• Material:
........
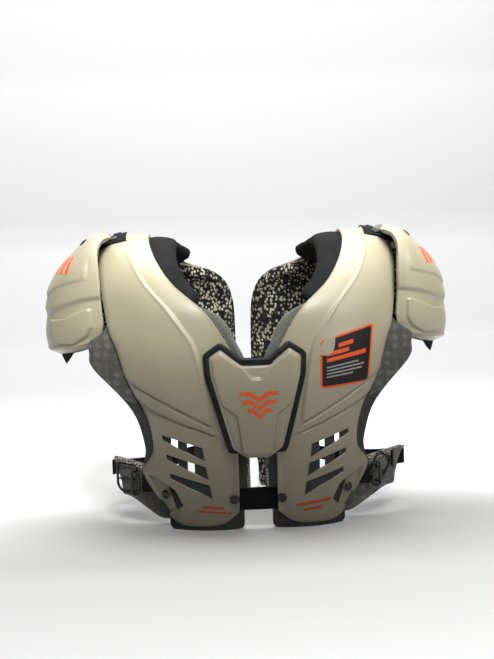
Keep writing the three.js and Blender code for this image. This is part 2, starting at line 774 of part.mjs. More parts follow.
// The belt lies on the flap, goes through the flap's sleeve and round the side to the back shell.
function makeBelt({ flapReach: reach, beltStart }, extra = 0) {
  const middle = BELT.level * HEIGHT;
  const lift = CLEARANCE + BELT.thickness / 2;
  const start = flapAt(beltStart * HALF_WIDTH, reach);
  const last = FLAP.length - 1;
  const onFlap = [start, (start + last) / 2, last].map((k) => {
    const { x, y, run } = flapFrame(k, reach);
    return new THREE.Vector3(x + run.y * lift, y - run.x * lift, middle);
  });
  const onWay = BELT_ROUTE.map((p) => new THREE.Vector3(p.x * HALF_WIDTH, p.y * BACK_DEPTH, p.z * HEIGHT));
  const onBack = BELT_END.ts.map((t) => {
    const { point, normal } = archFrame(BELT_END.u, t);
    return point.addScaledVector(normal, PLATEAU + BELT_END.lift + BELT.thickness / 2);
  });
  return bandAlong([...onFlap, ...onWay, ...onBack], BELT.width, BELT.thickness, extra);
}

function makeFlap(places) {
  const { flapReach: reach, sleeveStart } = places;
  const stations = FLAP.map((_, k) => k);
  const base = solidBetween(flapGrid(stations, reach, 0), flapGrid(stations, reach, FLAP_THICKNESS));
  const room = makeBelt(places, CLEARANCE);
  if (sleeveStart === undefined) return base.subtract(room);
  const start = flapAt(sleeveStart * HALF_WIDTH, reach);
  const covered = [start, ...stations.filter((k) => k > start + 0.2)];
  const over = -(BELT.thickness + 2 * CLEARANCE + SLEEVE_THICKNESS);
  const lowest = BELT_LOW - CLEARANCE - SLEEVE_THICKNESS;
  const sleeve = solidBetween(
    flapGrid(covered, reach, over, lowest),
    flapGrid(covered, reach, FLAP_THICKNESS / 2, lowest),
  );
  return base.add(sleeve).subtract(room);
}

function flapPlace(x, z, reach, lift) {
  const { y, run } = flapFrame(flapAt(x, reach), reach);
  const yaw = (Math.atan2(run.y, run.x) * 180) / Math.PI;
  return { at: [x + run.y * lift, y - run.x * lift, z], yaw };
}

function makeRing({ flapReach, ringX, ringZ, ringWide, ringTurn }) {
  const { at, yaw } = flapPlace(ringX * HALF_WIDTH, ringZ * HEIGHT, flapReach, RING_LIFT);
  const outline = RING.map((p) => ({ x: p.x * ringWide, z: p.z * RING_HIGH }));
  return frameSolid(outline, at, [0, ringTurn, yaw], 0);
}

function makeLoop({ flapReach, loopX, loopAbove }) {
  const lift = RING_LIFT + WIRE + loopAbove;
  const { at, yaw } = flapPlace(loopX * HALF_WIDTH, LOOP.level * HEIGHT, flapReach, lift);
  const [x, z] = [LOOP.wide / 2, LOOP.high / 2];
  return frameSolid([{ x: -x, z }, { x, z }, { x, z: -z }, { x: -x, z: -z }], at, [0, 0, yaw]);
}

// The webbing tab that holds the loop, out of the gap behind the shell's arm edge.
function makeTab({ flapReach, loopX, loopAbove }) {
  const lift = RING_LIFT + WIRE + loopAbove;
  const end = flapPlace(loopX * HALF_WIDTH - LOOP.wide / 2 - CLEARANCE, 0, flapReach, lift).at;
  const grid = (out) =>
    TAB.sections.map((u, k) => {
      const { point, normal, across } = archFrame(u, 1);
      const z = (TAB.low + ((TAB.high - TAB.low) * k) / (TAB.sections.length - 1)) * HEIGHT;
      const from = point.addScaledVector(across, CLEARANCE).addScaledVector(normal, out - TAB.thickness);
      return [from, new THREE.Vector3(end[0], end[1] - out, z)];
    });
  return solidBetween(grid(TAB.thickness / 2), grid(-TAB.thickness / 2));
}

// A flat frame of square wire in X and Z about its own middle, turned and placed, with a bar where asked.
function frameSolid(corners, at, turn, bar) {
  const clockwise = THREE.ShapeUtils.isClockWise(corners.map((p) => new THREE.Vector2(p.x, p.z)));
  const shape = frontShape(corners);
  shape.holes.push(frontShape(grown(corners, clockwise ? -WIRE : WIRE)));
  let made = solidOfGeometry(prism(shape, -WIRE / 2, WIRE));
  if (bar !== undefined) {
    const xs = corners.map((p) => p.x);
    const span = Math.max(...xs) - Math.min(...xs) - WIRE;
    const middle = new THREE.BoxGeometry(span, WIRE / 2, WIRE / 2);
    middle.translate((Math.max(...xs) + Math.min(...xs)) / 2, 0, bar);
    made = made.add(solidOfGeometry(middle));
  }
  return made.rotate(turn).translate(at);
}

function mesh(name, solid, colour, roughness, metalness = 0) {
  const material = new THREE.MeshStandardMaterial({ color: colour, roughness, metalness });
  const made = new THREE.Mesh(geometryOf(solid), material);
  made.name = name;
  return made;
}

function mirrored(solid) {
  return solid.mirror([1, 0, 0]);
}

const shoulderPads = new THREE.Group();

function single(name, solid, colour, roughness, metalness) {
  shoulderPads.add(mesh(name, solid, colour, roughness, metalness));
}

function pair(name, solid, colour, roughness, metalness) {
  single(`${name}_right`, solid, colour, roughness, metalness);
  single(`${name}_left`, mirrored(solid), colour, roughness, metalness);
}

// The room that the neck roll takes, up to the shell above it.
function neckRoom() {
  return makeNeckRoll(CLEARANCE).add(makeNeckRoll(CLEARANCE, NECK_ROLL.height / 2));
}

function makeFrontPad() {
  let pad = frontPad().subtract(neckRoom()).subtract(strapBox(CLEARANCE, PAD_THICKNESS / 2));
  for (const x of PAD_SLITS) {
    const left = x * HALF_WIDTH - PAD_SLIT_WIDTH / 2;
    const right = left + PAD_SLIT_WIDTH;
    const corners = [
      { x: left, z: PAD_SLIT_HIGH * HEIGHT },
      { x: right, z: PAD_SLIT_HIGH * HEIGHT },
      { x: right, z: PAD_SLIT_LOW * HEIGHT },
      { x: left, z: PAD_SLIT_LOW * HEIGHT },
    ];
    pad = pad.subtract(frontCut(corners));
  }
  return largestBody(pad);
}

pair("shell", makeShell(), SHELL_COLOUR, 0.45);
pair("front_pad", makeFrontPad(), PAD_COLOUR, 0.9);
pair("back_pad", backPad().subtract(neckRoom()), PAD_COLOUR, 0.9);
pair("neck_roll", makeNeckRoll(), BLACK, 0.8);
pair("cap", makeCap(), SHELL_COLOUR, 0.45);
pair("cap_pad", makeCapPad(), PAD_COLOUR, 0.9);
pair("cap_strap", makeCapStrap(), BLACK, 0.8);
single("sternum_plate", makeSternum(), SHELL_COLOUR, 0.45);
single("sternum_gasket", makeGasket(), BLACK, 0.6);
single("front_strap", strapBox(), BLACK, 0.85);
pair("inner_rivet", shellRivet(INNER_RIVET), BLACK, 0.35);
pair("outer_rivet", shellRivet(OUTER_RIVET), BLACK, 0.35);
ARCH_RIVETS.forEach((place, k) => pair(`arch_rivet_${k + 1}`, archRivet(place), BLACK, 0.35));
CAP_RIVETS.forEach((place, k) => pair(`cap_rivet_${k + 1}`, capRivet(place), BLACK, 0.35));
for (const [side, places] of Object.entries(SIDES)) {
  const place = (solid) => (side === "left" ? mirrored(solid) : solid);
  single(`belt_flap_${side}`, place(makeFlap(places)), PAD_COLOUR, 0.9);
  single(`belt_${side}`, place(makeBelt(places)), BLACK, 0.85);
  single(`buckle_ring_${side}`, place(makeRing(places)), BLACK, 0.25);
  single(`buckle_loop_${side}`, place(makeLoop(places)), BLACK, 0.25);
  single(`buckle_tab_${side}`, place(makeTab(places)), BLACK, 0.85);
}

// The origin is the middle of the pads' own box, on the floor.
const box = new THREE.Box3().setFromObject(shoulderPads);
shoulderPads.position.y = -(box.min.y + box.max.y) / 2;
shoulderPads.position.z = -box.min.z;

export default shoulderPads;
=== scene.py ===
"""Looks of the youth football shoulder pads: moulded shells, sternum plate, caps, foam, webbing and buckles.

Sizes are the part's own, in millimetres: the chest faces -Y and the right side (+X) is worked out first.
"""

import math

import bmesh
import bpy
import numpy as np
from mathutils import Matrix, Vector


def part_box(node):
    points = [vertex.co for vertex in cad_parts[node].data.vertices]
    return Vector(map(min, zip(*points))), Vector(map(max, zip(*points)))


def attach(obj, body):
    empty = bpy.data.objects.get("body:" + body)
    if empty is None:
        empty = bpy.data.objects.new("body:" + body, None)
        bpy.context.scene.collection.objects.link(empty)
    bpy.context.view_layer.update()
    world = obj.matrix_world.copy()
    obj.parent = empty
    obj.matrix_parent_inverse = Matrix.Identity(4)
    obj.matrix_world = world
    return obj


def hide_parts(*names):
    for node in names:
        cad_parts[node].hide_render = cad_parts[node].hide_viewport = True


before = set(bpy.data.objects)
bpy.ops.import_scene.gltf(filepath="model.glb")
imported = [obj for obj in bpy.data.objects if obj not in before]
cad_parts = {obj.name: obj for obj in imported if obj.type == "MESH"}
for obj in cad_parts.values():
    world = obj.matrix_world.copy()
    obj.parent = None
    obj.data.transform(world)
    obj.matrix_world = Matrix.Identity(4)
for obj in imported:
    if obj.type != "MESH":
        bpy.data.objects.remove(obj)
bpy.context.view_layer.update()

CAP_LOW, CAP_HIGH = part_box("cap_right")
SHIFT = np.array([0.0, 500.0 * (CAP_LOW.y + CAP_HIGH.y), 0.0])

HALF_WIDTH = 160.0
HEIGHT = 308.0
CHEST_DEPTH = 127.0
BACK_DEPTH = 116.0
CLEARANCE = 0.3
SHELL_WALL = 3.0
PLATEAU = 2.4
PANEL_SINK = 2.0
POCKET_DEPTH = 2.8
EDGE_ROUND = 0.9
PAD_GAP = 0.6
PAD_THICKNESS = 12.0
PAD_EDGE = 5.0
PAD_FOOT_RISE = 11.0
PAD_FOOT_FLAT = 0.5
PAD_COLUMNS = 110
QUILT_PITCH = 17.0
QUILT_DEPTH = 0.5
CAP_REACH = 223.0
CAP_DEPTH = 74.0
CAP_TOP = 308.0
CAP_WALL = 3.0
# Millimetres from one section to the next on the shell and on the cap, and from the cap's middle to its front edge
ROW_RUN = 26.0
CAP_ROW_RUN = 14.0
CAP_HALF_RUN = 95.0


def table(width, text):
    return np.array(text.split(), float).reshape(-1, width)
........
• Directions: Reproduce precisely the span of lines that begins at the line containing "obj.matrix_world = Matrix.Identity(4)" and ends with the last line of the listing.

• Exercise answer:
    obj.matrix_world = Matrix.Identity(4)
for obj in imported:
    if obj.type != "MESH":
        bpy.data.objects.remove(obj)
bpy.context.view_layer.update()

CAP_LOW, CAP_HIGH = part_box("cap_right")
SHIFT = np.array([0.0, 500.0 * (CAP_LOW.y + CAP_HIGH.y), 0.0])

HALF_WIDTH = 160.0
HEIGHT = 308.0
CHEST_DEPTH = 127.0
BACK_DEPTH = 116.0
CLEARANCE = 0.3
SHELL_WALL = 3.0
PLATEAU = 2.4
PANEL_SINK = 2.0
POCKET_DEPTH = 2.8
EDGE_ROUND = 0.9
PAD_GAP = 0.6
PAD_THICKNESS = 12.0
PAD_EDGE = 5.0
PAD_FOOT_RISE = 11.0
PAD_FOOT_FLAT = 0.5
PAD_COLUMNS = 110
QUILT_PITCH = 17.0
QUILT_DEPTH = 0.5
CAP_REACH = 223.0
CAP_DEPTH = 74.0
CAP_TOP = 308.0
CAP_WALL = 3.0
# Millimetres from one section to the next on the shell and on the cap, and from the cap's middle to its front edge
ROW_RUN = 26.0
CAP_ROW_RUN = 14.0
CAP_HALF_RUN = 95.0


def table(width, text):
    return np.array(text.split(), float).reshape(-1, width)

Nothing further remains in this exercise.